Tags: Call Transcript, Standard Microsystems Corp., Earnings, Notebook Business, Notebooks, Hardware, Notebooks & Tablets, Seeking Alpha

Question-and-Answer Session

Operator

(Operator Instructions) Your first question comes from Christopher Longiaru - Sidoti & Company.

Christopher Longiaru - Sidoti & Company

Talking about the cost reductions that you mentioned going out, what type of an impact do you think this will have? I think you said it’s starting in your fiscal 2011. Is that correct?

Chris King

We expect the transfer to be done by the end of this fiscal year, and we expect to at least be able to improve gross margins by 100 basis points.

Christopher Longiaru - Sidoti & Company

Will that be immediate?

Chris King

Yes. It will start and we will expect to achieve the 100 basis points as we get to the end of that period because that’s when we will have moved all our testers. So somewhere around the beginning of next year, calendar 2010.

Christopher Longiaru - Sidoti & Company

With the net books, how much of that business do you think will cannibalize existing business? I would think that some people would just go and buy the net books or the smart books or whatever it is in lieu of buying a laptop. I am wondering how much of that growth do you think will cannibalize some of the notebook business.

Chris King

The larger portion is not cannibalizing the notebook business, but I would say somewhere in the 20-40% range will cannibalize the notebook business. So what we’re seeing a new set of customers emerging in North America, but primarily in Asia as well, and we continue to believe a large portion of the very healthy demand is as the result of the stimulus package in China which we believe are reaching new customers.

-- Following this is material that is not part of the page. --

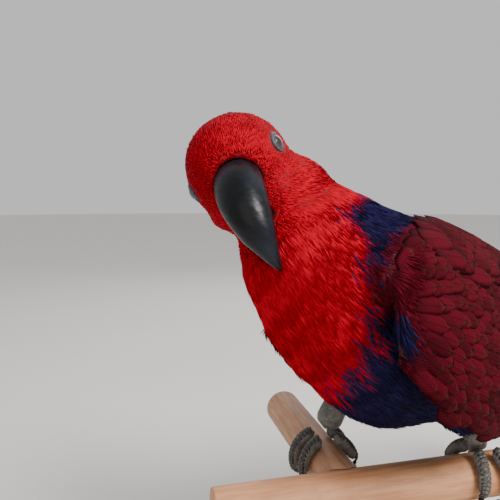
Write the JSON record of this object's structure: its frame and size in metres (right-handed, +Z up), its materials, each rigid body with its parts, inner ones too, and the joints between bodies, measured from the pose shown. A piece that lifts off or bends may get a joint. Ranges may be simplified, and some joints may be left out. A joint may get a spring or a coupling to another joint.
{
  "type": "eclectus parrot",
  "caption": "Life-size still female eclectus parrot, red with a blue-violet belly, leaning forward with head tilted, gripping two crossed wooden dowels on a plain display stand.",
  "frame": {"origin": "centre line of the stand on the floor, under the point midway between the two feet on the perches", "axes": "+Z up; the body points along -Y, so +Y is towards the tail; +X is the bird's left side"},
  "size_m": [0.1727, 0.2809, 0.2477],
  "materials": {
    "red_feather": "matte scarlet head and breast plumage, hair-like on the head, darker maroon in the shade of the breast",
    "blue_feather": "matte blue-violet belly, thighs and upper mantle band",
    "maroon_feather": "satin dark maroon wing and back feathers with paler worn edges",
    "tail_feather": "satin red tail feathers, paler and more orange towards the tip",
    "horn": "polished black horn with a blue-grey sheen",
    "eye": "wet dark brown eye, almost black",
    "scaled_skin": "dark grey skin in small pale-edged scales",
    "perch_wood": "bare peach-coloured dowel with fine grain",
    "stand_wood": "satin stained wood",
    "stand_metal": "brushed"
  },
  "bodies": {
    "root": {"head": "red_feather", "neck": "red_feather", "trunk": "red_feather", "wing_left": "maroon_feather", "wing_right": "maroon_feather", "primaries_left": "maroon_feather", "primaries_right": "maroon_feather", "tail": "tail_feather", "thigh_left": "blue_feather", "thigh_right": "blue_feather", "bill_upper": "horn", "bill_lower": "horn", "eye_left": "eye", "eye_right": "eye", "foot_left": "scaled_skin", "foot_right": "scaled_skin", "toe_inner_front_left": "scaled_skin", "claw_inner_front_left": "horn", "toe_outer_front_left": "scaled_skin", "claw_outer_front_left": "horn", "toe_inner_back_left": "scaled_skin", "claw_inner_back_left": "horn", "toe_outer_back_left": "scaled_skin", "claw_outer_back_left": "horn", "toe_inner_front_right": "scaled_skin", "claw_inner_front_right": "horn", "toe_outer_front_right": "scaled_skin", "claw_outer_front_right": "horn", "toe_inner_back_right": "scaled_skin", "claw_inner_back_right": "horn", "toe_outer_back_right": "scaled_skin", "claw_outer_back_right": "horn", "perch_front": "perch_wood", "perch_side": "perch_wood", "stand_base": "stand_wood", "stand_rod_1": "stand_metal", "stand_rod_2": "stand_metal"}
  },
  "joints": []
}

Christopher Longiaru - Sidoti & Company

You said the inventory for PCs about two weeks. What was it running at typically before things got as bad as they got?

Chris King

We would say that before pre-crisis, they were probably running 3 to 4 weeks. During the crisis, they obviously got a lot higher, and what we saw coming into this quarter was a little bit higher than 2 weeks, and as we exited the quarter and today we see them at a really lean 2 weeks. Because of the fact that we entered the quarter at about the same inventory levels as we exited the quarter, we do believe the strong recovery we saw was the result of true demand, but of course that’s off a much lower base in our fiscal Q4 where the inventory was being driven down.